Entries with parts and joints
---------------
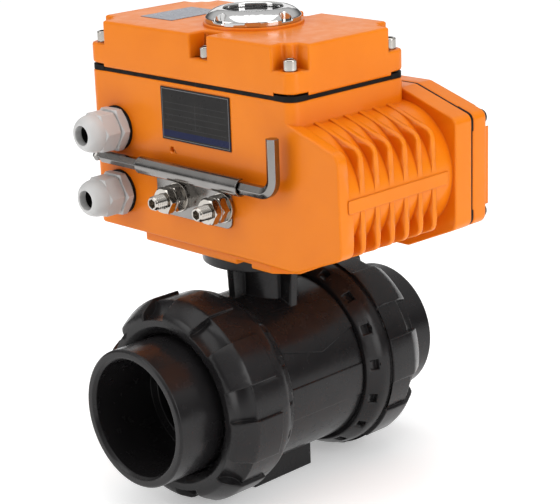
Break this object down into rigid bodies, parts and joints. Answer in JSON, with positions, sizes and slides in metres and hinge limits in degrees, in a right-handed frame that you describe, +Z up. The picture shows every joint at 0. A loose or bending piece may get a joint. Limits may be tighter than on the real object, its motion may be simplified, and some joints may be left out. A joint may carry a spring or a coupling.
{
  "type": "motorized valve actuator",
  "caption": "Quarter-turn electric actuator with finned motor housing, cable glands and position window, on a double-union plastic ball valve.",
  "frame": {"origin": "on the underside of the valve's foot, straight below the drive axis", "axes": "+X along the front face towards the motor housing, +Y along the pipe and away from the front, +Z up along the drive axis"},
  "size_m": [0.1874, 0.194, 0.2595],
  "materials": {
    "orange_casting": "die-cast aluminium with an orange powder coat, semi-gloss",
    "black_rubber": "matt black rubber",
    "bright_fasteners": "bright nickel plated steel",
    "black_fasteners": "black oxide",
    "zinc_steel": "zinc plated",
    "chrome_ring": "polished chrome",
    "clear_window": "clear moulded window",
    "black_plastic": "moulded",
    "label_film": "satin printed film",
    "polished_steel": "polished stainless steel",
    "grey_nylon": "light grey nylon",
    "motor_steel": "machined",
    "motor_aluminium": "machined",
    "gear_brass": "machined",
    "white_plastic": "moulded",
    "green_plastic": "moulded",
    "dark_pvc": "moulded dark grey PVC, semi-gloss"
  },
  "bodies": {
    "body": {"lower_housing": "orange_casting", "top_cover": "orange_casting", "cover_gasket": "black_rubber", "cover_bolts": "bright_fasteners", "rear_cover": "orange_casting", "rear_cover_gasket": "black_rubber", "rear_cover_screws": "black_fasteners", "indicator_bezel": "chrome_ring", "sight_window": "clear_window", "window_seal": "black_rubber", "nameplate": "label_film", "lid_label": "label_film", "key_clip": "polished_steel", "stop_lock_nuts": "bright_fasteners", "stop_washers": "bright_fasteners", "gland_bodies": "grey_nylon", "gland_gaskets": "black_rubber", "gland_seals": "black_rubber", "motor_stator": "motor_steel", "motor_end_caps": "motor_aluminium", "ball_bearings": "motor_steel", "gear_plate": "zinc_steel", "idler_pin": "zinc_steel", "output_bush": "gear_brass", "output_seal": "black_rubber", "deck_plate": "zinc_steel", "inner_screws": "zinc_steel", "micro_switches": "black_plastic", "terminal_block": "green_plastic", "control_board": "green_plastic", "capacitor": "motor_aluminium", "valve_body": "dark_pvc", "ball_seats": "white_plastic", "seat_carrier": "dark_pvc", "end_connector_front": "dark_pvc", "end_connector_rear": "dark_pvc", "face_orings": "black_rubber", "pad_bolts": "zinc_steel", "foot_inserts": "gear_brass"},
    "rotor": {"motor_rotor": "motor_steel", "motor_pinion": "gear_brass"},
    "idler": {"idler_gear": "gear_brass"},
    "worm_line": {"worm_shaft": "motor_steel", "worm": "motor_steel", "worm_gear": "gear_brass"},
    "output": {"output_shaft": "motor_steel", "worm_wheel": "gear_brass", "stop_cam": "motor_steel", "switch_cams": "white_plastic", "indicator_disc": "black_plastic", "valve_stem": "dark_pvc", "stem_orings": "black_rubber", "ball": "dark_pvc"},
    "key": {"hex_key": "polished_steel"},
    "front_nut": {"union_nut_front": "dark_pvc"},
    "rear_nut": {"union_nut_rear": "dark_pvc"},
    "upper_gland_cap": {"gland_cap_upper": "grey_nylon"},
    "lower_gland_cap": {"gland_cap_lower": "grey_nylon"},
    "left_stop": {"stop_screw_left": "bright_fasteners"},
    "right_stop": {"stop_screw_right": "bright_fasteners"}
  },
  "joints": [
    {"name": "motor_spin", "type": "hinge", "parent": "body", "child": "rotor", "pos_m": [0.0628, 0, 0.1755], "axis": [0, -1, 0], "range_deg": [0, 36450]},
    {"name": "idler_spin", "type": "hinge", "parent": "body", "child": "idler", "pos_m": [0.04525, 0, 0.18942], "axis": [0, -1, 0], "range_deg": [-12150, 0]},
    {"name": "worm_spin", "type": "hinge", "parent": "body", "child": "worm_line", "pos_m": [0.029, 0, 0.174], "axis": [0, -1, 0], "range_deg": [0, 4050]},
    {"name": "output_turn", "type": "hinge", "parent": "body", "child": "output", "pos_m": [0, 0, 0.174], "axis": [0, 0, 1], "range_deg": [0, 90]},
    {"name": "hex_key_slide", "type": "slide", "parent": "body", "child": "key", "axis": [1, 0, 0], "range_m": [0, 0.105]},
    {"name": "front_nut_turn", "type": "hinge", "parent": "body", "child": "front_nut", "pos_m": [0, -0.05, 0.058], "axis": [0, 1, 0], "range_deg": [-90, 0]},
    {"name": "rear_nut_turn", "type": "hinge", "parent": "body", "child": "rear_nut", "pos_m": [0, 0.05, 0.058], "axis": [0, 1, 0], "range_deg": [0, 90]},
    {"name": "upper_gland_cap_turn", "type": "hinge", "parent": "body", "child": "upper_gland_cap", "pos_m": [-0.0655, -0.055, 0.1934], "axis": [0, 1, 0], "range_deg": [-180, 0]},
    {"name": "lower_gland_cap_turn", "type": "hinge", "parent": "body", "child": "lower_gland_cap", "pos_m": [-0.0655, -0.055, 0.1578], "axis": [0, 1, 0], "range_deg": [-180, 0]},
    {"name": "left_stop_turn", "type": "hinge", "parent": "body", "child": "left_stop", "pos_m": [-0.017, -0.05, 0.163], "axis": [0, 1, 0], "range_deg": [-180, 180]},
    {"name": "right_stop_turn", "type": "hinge", "parent": "body", "child": "right_stop", "pos_m": [0.017, -0.05, 0.163], "axis": [0, 1, 0], "range_deg": [-180, 180]}
  ],
  "couplings": [
    {"joint": "idler_spin", "follows": "motor_spin", "ratio": -0.33333},
    {"joint": "worm_spin", "follows": "motor_spin", "ratio": 0.11111},
    {"joint": "output_turn", "follows": "motor_spin", "ratio": 0.0024691}
  ]
}
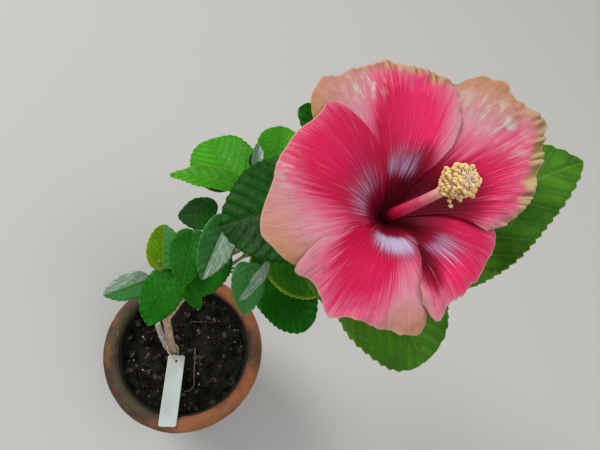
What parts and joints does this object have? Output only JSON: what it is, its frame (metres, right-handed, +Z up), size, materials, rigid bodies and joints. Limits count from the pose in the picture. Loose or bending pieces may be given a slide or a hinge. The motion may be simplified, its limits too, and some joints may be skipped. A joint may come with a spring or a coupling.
{
  "type": "potted hibiscus plant",
  "caption": "Young hibiscus in a round clay pot, with leafy boughs, one very large open bloom and a blank plant label.",
  "frame": {"origin": "centre of the pot's flat underside", "axes": "+Z up along the pot's axis, +X towards the side that the bloom leans to, +Y towards the crown's back"},
  "size_m": [0.373, 0.2849, 0.65],
  "materials": {
    "clay": "weathered bare clay with algae",
    "liner": "thin black plastic",
    "soil": "damp crumbly potting mix with pale grains",
    "bark": "fine matt bark",
    "dead_wood": "dry grey wood",
    "leaf": "satin leaf",
    "petal": "soft petal, dark at the throat and cream at the rim",
    "sepal": "satin green",
    "column": "soft pink with yellow pollen",
    "label": "smooth white plastic",
    "string": "twisted string"
  },
  "bodies": {
    "root": {"pot": "clay", "liner": "liner", "soil": "soil", "trunk": "bark", "cut_stub": "dead_wood", "label": "label", "label_tie": "string", "bough_middle": "bark", "bough_left": "bark", "bough_flower": "bark", "bough_back": "bark", "bough_low": "bark", "petal_top": "petal", "petal_right": "petal", "petal_low_right": "petal", "petal_low_left": "petal", "petal_left": "petal", "calyx": "sepal", "flower_stalk": "sepal", "column": "column", "foliage_left": "leaf", "foliage_back": "leaf", "foliage_low": "leaf", "foliage_top": "leaf"}
  },
  "joints": []
}
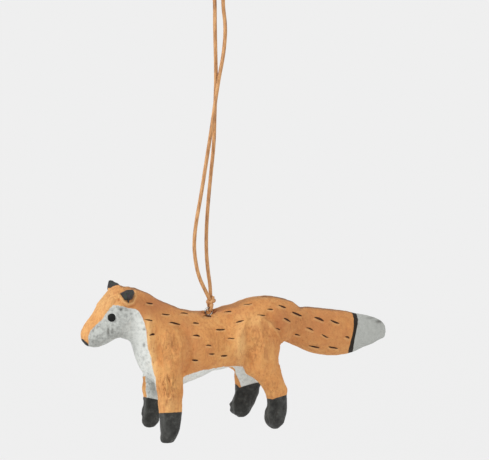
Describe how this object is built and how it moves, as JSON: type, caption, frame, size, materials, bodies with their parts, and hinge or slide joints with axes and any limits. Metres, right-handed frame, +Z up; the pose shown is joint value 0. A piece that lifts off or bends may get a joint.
---------------
▸ Aim of the exercise:
Can you restate every record above word for word?

▸ Complete answer:
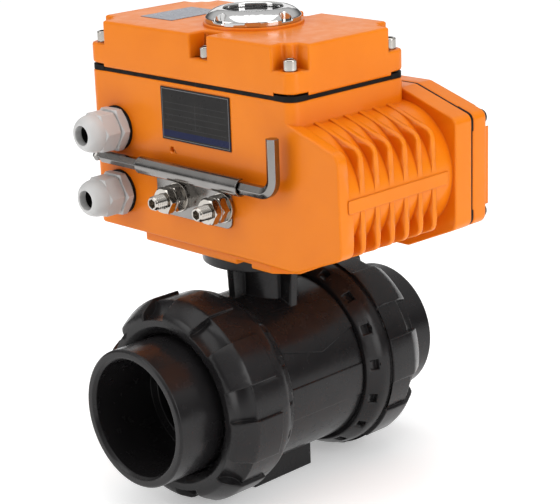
Break this object down into rigid bodies, parts and joints. Answer in JSON, with positions, sizes and slides in metres and hinge limits in degrees, in a right-handed frame that you describe, +Z up. The picture shows every joint at 0. A loose or bending piece may get a joint. Limits may be tighter than on the real object, its motion may be simplified, and some joints may be left out. A joint may carry a spring or a coupling.
{
  "type": "motorized valve actuator",
  "caption": "Quarter-turn electric actuator with finned motor housing, cable glands and position window, on a double-union plastic ball valve.",
  "frame": {"origin": "on the underside of the valve's foot, straight below the drive axis", "axes": "+X along the front face towards the motor housing, +Y along the pipe and away from the front, +Z up along the drive axis"},
  "size_m": [0.1874, 0.194, 0.2595],
  "materials": {
    "orange_casting": "die-cast aluminium with an orange powder coat, semi-gloss",
    "black_rubber": "matt black rubber",
    "bright_fasteners": "bright nickel plated steel",
    "black_fasteners": "black oxide",
    "zinc_steel": "zinc plated",
    "chrome_ring": "polished chrome",
    "clear_window": "clear moulded window",
    "black_plastic": "moulded",
    "label_film": "satin printed film",
    "polished_steel": "polished stainless steel",
    "grey_nylon": "light grey nylon",
    "motor_steel": "machined",
    "motor_aluminium": "machined",
    "gear_brass": "machined",
    "white_plastic": "moulded",
    "green_plastic": "moulded",
    "dark_pvc": "moulded dark grey PVC, semi-gloss"
  },
  "bodies": {
    "body": {"lower_housing": "orange_casting", "top_cover": "orange_casting", "cover_gasket": "black_rubber", "cover_bolts": "bright_fasteners", "rear_cover": "orange_casting", "rear_cover_gasket": "black_rubber", "rear_cover_screws": "black_fasteners", "indicator_bezel": "chrome_ring", "sight_window": "clear_window", "window_seal": "black_rubber", "nameplate": "label_film", "lid_label": "label_film", "key_clip": "polished_steel", "stop_lock_nuts": "bright_fasteners", "stop_washers": "bright_fasteners", "gland_bodies": "grey_nylon", "gland_gaskets": "black_rubber", "gland_seals": "black_rubber", "motor_stator": "motor_steel", "motor_end_caps": "motor_aluminium", "ball_bearings": "motor_steel", "gear_plate": "zinc_steel", "idler_pin": "zinc_steel", "output_bush": "gear_brass", "output_seal": "black_rubber", "deck_plate": "zinc_steel", "inner_screws": "zinc_steel", "micro_switches": "black_plastic", "terminal_block": "green_plastic", "control_board": "green_plastic", "capacitor": "motor_aluminium", "valve_body": "dark_pvc", "ball_seats": "white_plastic", "seat_carrier": "dark_pvc", "end_connector_front": "dark_pvc", "end_connector_rear": "dark_pvc", "face_orings": "black_rubber", "pad_bolts": "zinc_steel", "foot_inserts": "gear_brass"},
    "rotor": {"motor_rotor": "motor_steel", "motor_pinion": "gear_brass"},
    "idler": {"idler_gear": "gear_brass"},
    "worm_line": {"worm_shaft": "motor_steel", "worm": "motor_steel", "worm_gear": "gear_brass"},
    "output": {"output_shaft": "motor_steel", "worm_wheel": "gear_brass", "stop_cam": "motor_steel", "switch_cams": "white_plastic", "indicator_disc": "black_plastic", "valve_stem": "dark_pvc", "stem_orings": "black_rubber", "ball": "dark_pvc"},
    "key": {"hex_key": "polished_steel"},
    "front_nut": {"union_nut_front": "dark_pvc"},
    "rear_nut": {"union_nut_rear": "dark_pvc"},
    "upper_gland_cap": {"gland_cap_upper": "grey_nylon"},
    "lower_gland_cap": {"gland_cap_lower": "grey_nylon"},
    "left_stop": {"stop_screw_left": "bright_fasteners"},
    "right_stop": {"stop_screw_right": "bright_fasteners"}
  },
  "joints": [
    {"name": "motor_spin", "type": "hinge", "parent": "body", "child": "rotor", "pos_m": [0.0628, 0, 0.1755], "axis": [0, -1, 0], "range_deg": [0, 36450]},
    {"name": "idler_spin", "type": "hinge", "parent": "body", "child": "idler", "pos_m": [0.04525, 0, 0.18942], "axis": [0, -1, 0], "range_deg": [-12150, 0]},
    {"name": "worm_spin", "type": "hinge", "parent": "body", "child": "worm_line", "pos_m": [0.029, 0, 0.174], "axis": [0, -1, 0], "range_deg": [0, 4050]},
    {"name": "output_turn", "type": "hinge", "parent": "body", "child": "output", "pos_m": [0, 0, 0.174], "axis": [0, 0, 1], "range_deg": [0, 90]},
    {"name": "hex_key_slide", "type": "slide", "parent": "body", "child": "key", "axis": [1, 0, 0], "range_m": [0, 0.105]},
    {"name": "front_nut_turn", "type": "hinge", "parent": "body", "child": "front_nut", "pos_m": [0, -0.05, 0.058], "axis": [0, 1, 0], "range_deg": [-90, 0]},
    {"name": "rear_nut_turn", "type": "hinge", "parent": "body", "child": "rear_nut", "pos_m": [0, 0.05, 0.058], "axis": [0, 1, 0], "range_deg": [0, 90]},
    {"name": "upper_gland_cap_turn", "type": "hinge", "parent": "body", "child": "upper_gland_cap", "pos_m": [-0.0655, -0.055, 0.1934], "axis": [0, 1, 0], "range_deg": [-180, 0]},
    {"name": "lower_gland_cap_turn", "type": "hinge", "parent": "body", "child": "lower_gland_cap", "pos_m": [-0.0655, -0.055, 0.1578], "axis": [0, 1, 0], "range_deg": [-180, 0]},
    {"name": "left_stop_turn", "type": "hinge", "parent": "body", "child": "left_stop", "pos_m": [-0.017, -0.05, 0.163], "axis": [0, 1, 0], "range_deg": [-180, 180]},
    {"name": "right_stop_turn", "type": "hinge", "parent": "body", "child": "right_stop", "pos_m": [0.017, -0.05, 0.163], "axis": [0, 1, 0], "range_deg": [-180, 180]}
  ],
  "couplings": [
    {"joint": "idler_spin", "follows": "motor_spin", "ratio": -0.33333},
    {"joint": "worm_spin", "follows": "motor_spin", "ratio": 0.11111},
    {"joint": "output_turn", "follows": "motor_spin", "ratio": 0.0024691}
  ]
}
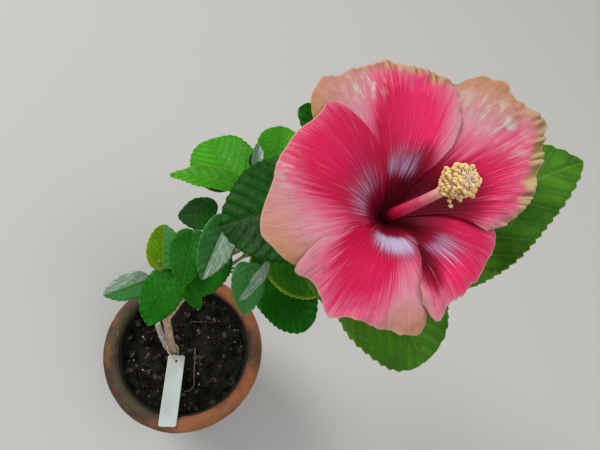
What parts and joints does this object have? Output only JSON: what it is, its frame (metres, right-handed, +Z up), size, materials, rigid bodies and joints. Limits count from the pose in the picture. Loose or bending pieces may be given a slide or a hinge. The motion may be simplified, its limits too, and some joints may be skipped. A joint may come with a spring or a coupling.
{
  "type": "potted hibiscus plant",
  "caption": "Young hibiscus in a round clay pot, with leafy boughs, one very large open bloom and a blank plant label.",
  "frame": {"origin": "centre of the pot's flat underside", "axes": "+Z up along the pot's axis, +X towards the side that the bloom leans to, +Y towards the crown's back"},
  "size_m": [0.373, 0.2849, 0.65],
  "materials": {
    "clay": "weathered bare clay with algae",
    "liner": "thin black plastic",
    "soil": "damp crumbly potting mix with pale grains",
    "bark": "fine matt bark",
    "dead_wood": "dry grey wood",
    "leaf": "satin leaf",
    "petal": "soft petal, dark at the throat and cream at the rim",
    "sepal": "satin green",
    "column": "soft pink with yellow pollen",
    "label": "smooth white plastic",
    "string": "twisted string"
  },
  "bodies": {
    "root": {"pot": "clay", "liner": "liner", "soil": "soil", "trunk": "bark", "cut_stub": "dead_wood", "label": "label", "label_tie": "string", "bough_middle": "bark", "bough_left": "bark", "bough_flower": "bark", "bough_back": "bark", "bough_low": "bark", "petal_top": "petal", "petal_right": "petal", "petal_low_right": "petal", "petal_low_left": "petal", "petal_left": "petal", "calyx": "sepal", "flower_stalk": "sepal", "column": "column", "foliage_left": "leaf", "foliage_back": "leaf", "foliage_low": "leaf", "foliage_top": "leaf"}
  },
  "joints": []
}
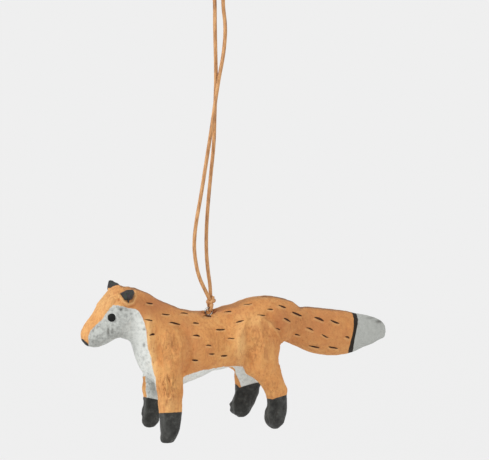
Describe how this object is built and how it moves, as JSON: type, caption, frame, size, materials, bodies with their parts, and hinge or slide joints with axes and any limits. Metres, right-handed frame, +Z up; the pose shown is joint value 0. A piece that lifts off or bends may get a joint.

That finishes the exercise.